Brown, at this point, must have been repressing the urge to say “Eastern Europe, you daft bat” and went into Labour’s response that as many people from the UK have gone to Europe, as Europeans have come here, etc. It was only when he got in the car that he made his true feelings known.
Whether Mrs Duffy was a bigot or not, what she was saying wasn’t racist or racialist. It was simply expressing a home truth that large numbers of people — many of them staunch Labour — simply do not accept the premise on which the open borders regime of the EU is based. In that respect, Brown’s rendering of her concerns as “bigoted” expressed the full divide between the political elite and the punters in one pithy sentence.
Quite possibly in a couple of days we’ll find out that she was a “Joe the Plumber” type figure, someone claiming to be an average schlub who nevertheless has a shedful of axes to grind. But until then she’s a special needs teacher whose life the PM dismissed in a single phrase.

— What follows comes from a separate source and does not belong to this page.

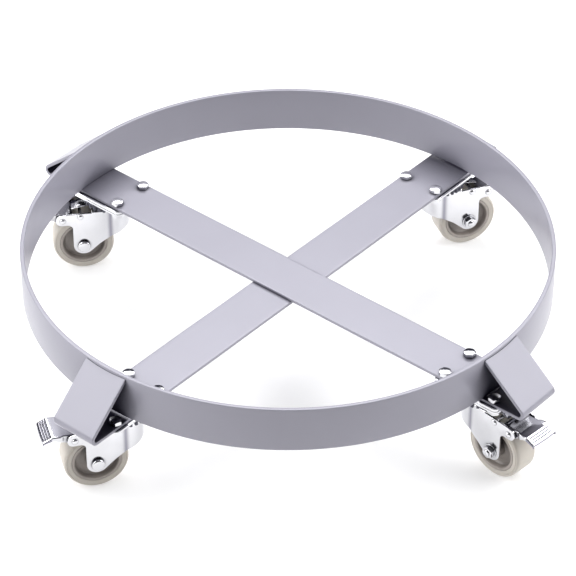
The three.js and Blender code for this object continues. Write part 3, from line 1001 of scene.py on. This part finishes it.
def tyre_shape():
    """The tyre: flat sides with a moulded groove, rounded shoulders and a faintly crowned tread."""
    w = TYRE_HALF_WIDTH
    shoulder = 34.5
    half = [(TYRE_BORE, w - 0.4), (TYRE_BORE + 0.5, w), (33.2, w), (33.6, w - 0.5), (34.1, w - 0.55)]
    half.append((shoulder, w - 0.15))
    for degrees in (15, 30, 45, 60, 75):
        at = math.radians(degrees)
        half.append((shoulder + 3.0 * math.sin(at), w - 0.15 - 4.2 * (1 - math.cos(at))))
    half += [(37.38, 9.2), (37.47, 5.0), (WHEEL_RADIUS, 1.5)]
    return on_axis(turned(mirrored_profile(half), 128), TRAIL, AXLE_Z)


def hub_shape():
    """The wheel's core: boss, dished disc and rim."""
    rim = TYRE_BORE - 0.15
    half = [
        (6.3, HUB_HALF_WIDTH),
        (10.2, HUB_HALF_WIDTH),
        (11.0, HUB_HALF_WIDTH - 0.8),
        (11.6, 8.6),
        (12.8, 7.6),
        (18.0, 6.6),
        (22.2, 7.2),
        (24.0, 9.0),
        (25.0, 13.4),
        (25.6, TYRE_HALF_WIDTH - 0.2),
        (26.4, TYRE_HALF_WIDTH + 0.1),
        (rim - 0.4, TYRE_HALF_WIDTH + 0.1),
        (rim, TYRE_HALF_WIDTH - 0.4),
    ]
    outline = rounded(mirrored_profile(half), 0.6, 2)
    return on_axis(turned(outline, 112), TRAIL, AXLE_Z)


PAD_START = PEDAL_TIP - 10.5
PAD_RUN = 9.8
PAD_MARGIN = 2.6  # between the grooves' ends and the pad's sides
PAD_BOW = 0.9  # how far the pad's tip bulges in plan
PAD_GROOVES = (0.2, 0.46, 0.72)  # along the pad, from its fold to its tip


def pad_painted_shade(point):
    """How much painted shade darkens the pad's skin: dark in its grooves, on its end and on its two flanks.
    """
    across = min(1.0, abs(point.y) / PAD_HALF_WIDTH)
    part = (point.x - PAD_START) / (PAD_RUN * (1 + PAD_BOW / 10 * (1 - across * across)))
    if part < 0.0:
        return 0.0
    if part > 1.03 or abs(point.y) > PAD_HALF_WIDTH - 0.45:
        return 0.85
    if abs(point.y) > PAD_HALF_WIDTH - PAD_MARGIN:
        return 0.0
    return 0.85 * max(hill(part, middle, 0.06) for middle in PAD_GROOVES)


def pedal_line():
    """The deck's top line: heel, pivot, deck, fold and pad, as (x, z, depth of its grooves)."""
    top = PIVOT_Z + 7
    pad = PAD_START
    line = [(PIVOT_X - 12, top - 1.6), (PIVOT_X - 8, top - 0.4), (PIVOT_X - 3, top)]
    line += [(PIVOT_X + 4, top + 0.35), (PIVOT_X + 9, top + 0.8), (PIVOT_X + 11, top + 1.1)]
    line += [(PIVOT_X + 12.5, top + 1.35), (PIVOT_X + 14, top + 1.6), (PIVOT_X + 16, top + 1.9)]
    line += [(pad - 5, top + 2.2), (pad - 1.6, top + 2.5), (pad, top + 2.4)]
    line = [(x, z, 0.0) for x, z in line]
    steps = 60
    for k in range(1, steps + 1):
        part = k / steps
        groove = -0.95 * sum(hill(part, middle, 0.05) for middle in PAD_GROOVES)
        line.append((pad + part * PAD_RUN, top + 2.4 - 5.0 * part, groove))
    line.append((pad + 10.2, top - 3.2, 0.0))
    line.append((pad + 10.4, top - 5.0, 0.0))
    return line


def cheek_depth(x):
    """How far the pedal's cheeks reach down below the deck's top line."""
    behind = PIVOT_X + 12  # the cheeks grow shallow from here on
    if x > PAD_START + 10.2:
        return 2.4
    if x > PAD_START:
        return max(2.8, 4.6 - 2.2 * (x - PAD_START) / 10.0)
    if x >= behind:
        return max(4.6, 9.0 - 6.0 * (x - behind) / (PAD_START - behind))
    depth = 13.2 - 4.2 * max(0.0, (x - PIVOT_X) / 12.0)
    if x < PIVOT_X - 3:
        depth -= 6.5 * (PIVOT_X - 3 - x) / 9.0
    return depth


def pedal_skin():
    """The pedal's outer skin: a deck between two turned-down cheeks, flaring into the pad."""
    across = 26
    radius = 1.6
    columns = []
    for x, z, groove in pedal_line():
        flare = min(1.0, max(0.0, (x - ARM_REAR - 2.5) / 5.0))
        flare = flare * flare * (3 - 2 * flare)
        half = PEDAL_HALF_WIDTH - 0.05 + (PAD_HALF_WIDTH - PEDAL_HALF_WIDTH) * flare
        depth = cheek_depth(x)
        bow = PAD_BOW * max(0.0, (x - PAD_START) / 10.0)
        column = [(x, -half, z - depth), (x, -half, z - (depth + radius) / 2), (x, -half, z - radius)]
        for k in range(1, 5):
            at = math.pi / 2 * k / 5
            column.append((x, -half + radius * (1 - math.cos(at)), z - radius * (1 - math.sin(at))))
        for k in range(across + 1):
            y = (-half + radius) + (2 * half - 2 * radius) * k / across
            # The grooves stop short of the pad's two sides.
            inner = min(1.0, max(0.0, (half - PAD_MARGIN - abs(y)) / 1.2))
            column.append((x + bow * (1 - (y / half) ** 2), y, z + groove * inner))
        for px, py, pz in reversed(column[:7]):
            column.append((px, -py, pz))
        columns.append(column)
    count = len(columns[0])
    verts = [p for column in columns for p in column]
    faces = []
    for i in range(len(columns) - 1):
        for k in range(count - 1):
            low, high = i * count, (i + 1) * count
            faces.append((low + k, low + k + 1, high + k + 1, high + k))
    return verts, faces


def shoe_shape():
    """The brake shoe between the cheeks, just clear of the tread."""
    to_axle = math.degrees(math.atan2(AXLE_Z - PIVOT_Z, TRAIL - PIVOT_X))
    points = []
    for radius, turn in ((4, -60), (4.5, 0), (8, 53), (8, 72), (4.5, 100), (4.5, 150)):
        at = math.radians(to_axle + turn)
        points.append((PIVOT_X + radius * math.cos(at), PIVOT_Z + radius * math.sin(at)))
    outline = rounded(points, 0.8, 3)
    half = PEDAL_HALF_WIDTH - 2.4
    # Drawn as X and Z, then stood up along Y.
    block = slab([(x, -z) for x, z in reversed(outline)], -half, half, 0.5, 2)
    return [(x, height, -y) for x, y, height in block[0]], block[1]


def caster_frame(name):
    """The caster's place for what turns with it, and for what is bolted to the bar."""
    joints = {j["name"]: j for j in frame["joints"]}
    swivel = Vector(joints[f"{name}_swivel"]["pos_m"])
    wheel = Vector(joints[f"{name}_wheel_roll"]["pos_m"])
    stand = Matrix.Translation((swivel.x / MM, swivel.y / MM, 0))
    heading = math.atan2(wheel.y - swivel.y, wheel.x - swivel.x)
    corner = math.atan2(swivel.y, swivel.x)
    return stand @ Matrix.Rotation(heading, 4, "Z"), stand @ Matrix.Rotation(corner, 4, "Z")


FORK_SKIN = facing_out(fork_skin(), ((HEAD_FRONT, 0, 70), (-1, 0, 0)))
PEDAL_SKIN = facing_out(pedal_skin(), ((PIVOT_X + 10, 0, PIVOT_Z + 8), (0, 0, 1)))

for name in CASTERS:
    turning, fixed = caster_frame(name)
    bar = BAR_OF[name]
    seat = UPPER_BAR_TOP if bar == "upper" else LOWER_BAR_TOP
    if bar == "upper":
        outline = rounded(rectangle(PLATE_LENGTH, PLATE_WIDTH), PLATE_CORNER, 8)
        spacer = slab(outline, PLATE_TOP, LOWER_BAR_TOP, 0.6, 3)
        node = f"{name}_spacer_plate"
        piece(f"{node}.cut", spacer, "frame", [node], "plated", PLATED, place=fixed)
    node = f"{name}_mounting_plate"
    piece(f"{node}.pressed", mounting_plate_shape(), "frame", [node], "plated", PLATED, place=fixed)
    piece(f"{name}_lock_ring", lock_ring_shape(), "frame", [], "plated", DARK, place=fixed)
    node = f"{name}_king_pin"
    piece(f"{node}.turned", king_pin_shape(), "frame", [node], "plated", PLATED, place=fixed)
    node = f"{name}_ball_race"
    piece(f"{node}.balls", ball_race_shape(), "frame", [node], "plated", FASTENER, place=fixed)
    number = 0
    for along in (-1, 1):
        for across in (-1, 1):
            number += 1
            # Every bolt stops at its own angle when it is done up.
            spin = turn_z(17.0 * number + 11.0 * CASTERS.index(name))
            hole = Vector((along * BOLT_SPACING_LONG / 2, across * BOLT_SPACING_ACROSS / 2, 0))
            spot = fixed @ Matrix.Translation(hole) @ spin
            node = f"{name}_plate_bolt_{number}"
            bolt = plate_bolt_shape(seat)
            piece(f"{node}.threaded", bolt, "frame", [node], "fastener", FASTENER, place=spot)
    body = f"{name}_fork"
    # painted shade: a painted dark band in the valleys beside the fork's head
    pressed = {"place": turning, "sheet": FORK_WALL, "edge": 0.5, "painted_shade_at": neck_painted_shade}
    piece(f"{body}.pressed", FORK_SKIN, body, [body], "plated", FORK, **pressed)
    piece(f"{body}.trim", fork_trim_shape(), body, [], "plated", PLATED, place=turning)
    piece(f"{body}.spring", spring_shape(), body, [], "plated", PLATED, place=turning)
    node = f"{name}_axle_bolt"
    piece(f"{node}.threaded", axle_shape(), body, [node], "fastener", FASTENER, place=turning)
    node = f"{name}_pedal_pin"
    piece(f"{node}.riveted", pedal_pin_shape(), body, [node], "fastener", FASTENER, place=turning)
    body = f"{name}_wheel"
    piece(f"{name}_tyre.moulded", tyre_shape(), body, [f"{name}_tyre"], "tread", TREAD, place=turning)
    piece(f"{name}_hub.moulded", hub_shape(), body, [f"{name}_hub"], "hub", CORE, place=turning)
    body = f"{name}_pedal"
    node = f"{name}_brake_pedal"
    # painted shade: painted dark bands in the pad's grooves, on its end and on its flanks
    pressed = {"place": turning, "sheet": PEDAL_WALL, "edge": 0.35, "painted_shade_at": pad_painted_shade}
    piece(f"{node}.pressed", PEDAL_SKIN, body, [node], "plated", PEDAL, **pressed)
    piece(f"{node}.shoe", shoe_shape(), body, [], "plated", DARK, place=turning)

# ---------- floor, light and camera ----------


def add_floor():
    mesh = bpy.data.meshes.new("floor")
    reach = 9.0
    corners = [(x, y, 0) for x, y in box_outline(-reach, -reach, reach, reach)]
    mesh.from_pydata(corners, [], [(0, 1, 2, 3)])
    mesh.materials.append(floor_material())
    obj = bpy.data.objects.new("floor", mesh)
    bpy.context.scene.collection.objects.link(obj)


def add_sky():
    """A studio round the dolly: bright overhead, dark along the horizon and dim to the front."""
    world = bpy.data.worlds.new("studio")
    bpy.context.scene.world = world
    world.use_nodes = True
    nodes = world.node_tree.nodes
    links = world.node_tree.links
    nodes.clear()
    output = nodes.new("ShaderNodeOutputWorld")
    background = nodes.new("ShaderNodeBackground")
    where = nodes.new("ShaderNodeTexCoord")
    split = nodes.new("ShaderNodeSeparateXYZ")
    links.new(where.outputs["Generated"], split.inputs["Vector"])
    height = nodes.new("ShaderNodeValToRGB")
    fill_ramp(height, SKY_STOPS)
    links.new(split.outputs["Z"], height.inputs["Fac"])
    front = nodes.new("ShaderNodeMapRange")
    front.interpolation_type = "SMOOTHSTEP"
    # From the camera's side (-Y) round to the far side.
    front.inputs["From Min"].default_value = -0.75
    front.inputs["From Max"].default_value = 0.35
    front.inputs["To Min"].default_value = FRONT_SKY
    front.inputs["To Max"].default_value = 1.0
    links.new(split.outputs["Y"], front.inputs["Value"])
    shade = nodes.new("ShaderNodeVectorMath")
    shade.operation = "SCALE"
    links.new(height.outputs["Color"], shade.inputs[0])
    links.new(front.outputs["Result"], shade.inputs["Scale"])
    links.new(shade.outputs["Vector"], background.inputs["Color"])
    background.inputs["Strength"].default_value = SKY_STRENGTH
    links.new(background.outputs["Background"], output.inputs["Surface"])


def add_light(name, place, width, depth, power):
    """A soft box aimed at the dolly."""
    data = bpy.data.lights.new(name, "AREA")
    data.shape = "RECTANGLE"
    data.size = width
    data.size_y = depth
    data.energy = power
    obj = bpy.data.objects.new(name, data)
    obj.location = place
    obj.rotation_euler = (LIGHT_TARGET - Vector(place)).to_track_quat("-Z", "Y").to_euler()
    bpy.context.scene.collection.objects.link(obj)


LIGHT_TARGET = Vector((0, 0, 0.1))
# By the sine of the elevation: 0 at the horizon and below it, 1 straight up.
SKY_STOPS = [
    (0.0, (0.02, 0.02, 0.035)),
    (0.48, (0.03, 0.03, 0.055)),
    (0.59, (0.12, 0.12, 0.17)),
    (0.65, (0.85, 0.85, 0.9)),
    (1.0, (1.0, 1.0, 1.0)),
]
SKY_STRENGTH = 0.8
FRONT_SKY = 0.12
FLOOR_GLOW = 0.32


# The camera looks from the front: azimuth, elevation and pitch in degrees, distance in metres.
CAMERA_AZIMUTH = -4.69
CAMERA_ELEVATION = 36.78
CAMERA_DISTANCE = 3.4996
CAMERA_PITCH = 0.944569  # the view is pitched down a little, so the hoop sits above the middle
CAMERA_LENS = 188.78
CAMERA_SENSOR = 36


def add_camera():
    aim = Vector((0, 0, HOOP_TOP * MM))
    azimuth, elevation = math.radians(CAMERA_AZIMUTH), math.radians(CAMERA_ELEVATION)
    level = math.cos(elevation)
    back = Vector((math.sin(azimuth) * level, -math.cos(azimuth) * level, math.sin(elevation)))
    place = aim + back * CAMERA_DISTANCE
    pitch = math.radians(CAMERA_PITCH)
    right = Vector((math.cos(azimuth), math.sin(azimuth), 0))
    up = back.cross(right)
    tilted = (back * math.cos(pitch) + up * math.sin(pitch)).normalized()
    upright = tilted.cross(right)
    data = bpy.data.cameras.new("camera")
    data.sensor_width = CAMERA_SENSOR
    data.lens = CAMERA_LENS
    data.clip_end = 50
    obj = bpy.data.objects.new("camera", data)
    axes = Matrix((right, upright, tilted)).transposed().to_4x4()
    obj.matrix_world = Matrix.Translation(place) @ axes
    bpy.context.scene.collection.objects.link(obj)
    bpy.context.scene.camera = obj


add_floor()
add_sky()
for name, side in (("side_left", -1), ("side_right", 1)):
    add_light(name, (side * 2.65, 0.0, 1.75), 3.2, 2.6, 114)
add_light("key", (0.0, 2.23, 2.81), 3.2, 1.5, 76)
add_camera()

scene = bpy.context.scene
scene.view_settings.view_transform = "Standard"
scene.view_settings.look = "None"
scene.view_settings.exposure = 0.0
scene.view_settings.gamma = 1.0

Man if I were up against Labour in Watford I would have hammered that one home through the whole evening. But one by one candidates ducked the opportunity. No surprises from the major parties — they are all in the business of managing public compliance — but I would have thought the other would have got stuck in. As “Dr Emerson”, a moustachioed suit with a tuft of hair at the centre of his male pattern baldness, started to speak I could feel myself urging him on to get in a punch for goddsake and then realising that I was barracking for the BNP.
Mind you, at some point there’s a question as to whether simple human sympathy kicks in. For the enormity of what is being laid at Gordon Brown’s feet is simply astounding. He has led the mighty British Labour party back into the third place slot it emerged from in 1924, a result so bad that no-one had even picked it as possible a fortnight ago. The only thing mitigating that disaster is a low Tory vote, achieved not by Labour but by the Lib-Dems. Everywhere Brown goes his wife stands in the background trying not to look sad, less the look of a concerned spouse than a nurse fallen in love with her dying patient.
Brown has presided over a campaign featuring one disaster after another, from identifying David Cameron as Gene Hunt, the charismatically un-PC cop from Ashes to Ashes (the sequel to Life On Mars), to having Brown appear with an Elvis impersonator, and now to Bigot-gate. The last is his own fault, plain and simple. Exhausted he may be, but it’s dotting the ‘i’s, etc, and you can be sure as sh-t Mr Tony would never have done it. God knows what happens when Labour dumps him after the election to put Alistair darling, Alan Johnson or David Miliband in as PM in a coalition. The blood will reach up to the third row of the stalls.
So the debate didn’t fire up on that. Aside from a whacky interjection by a social credit enthusiast it wouldn’t shut up, until the old Commie took the mike and gave us all a blast. Lean and stooped, he looked like someone from another era, one of physical work worn in the body. The chair tried to cut him off, but he kept going, putting the basic but unheard argument that the GFC was a bankers’ crisis for which the public was paying hard and fast. When he sat down the kids around him looked embarrassed, but he didn’t care. He’d fired up the quattro.
So that was it for Watford. When we left, BNP rowdies were hustling their candidate into the car, security phalanx style, as if anyone gave a toss. The town was quiet, save for the persistent hiss of traffic on the ring road. I’m no wrap for the old ‘Rochdales’ or Watfords worlds unto themselves because no-one ever got out of them, but it’s a measure of what has happened in many peoples’ lives — that is the image of the good society that comes forward, unbidden and unbiddable. And when the last of the Commies go, who will be there to say it could be otherwise?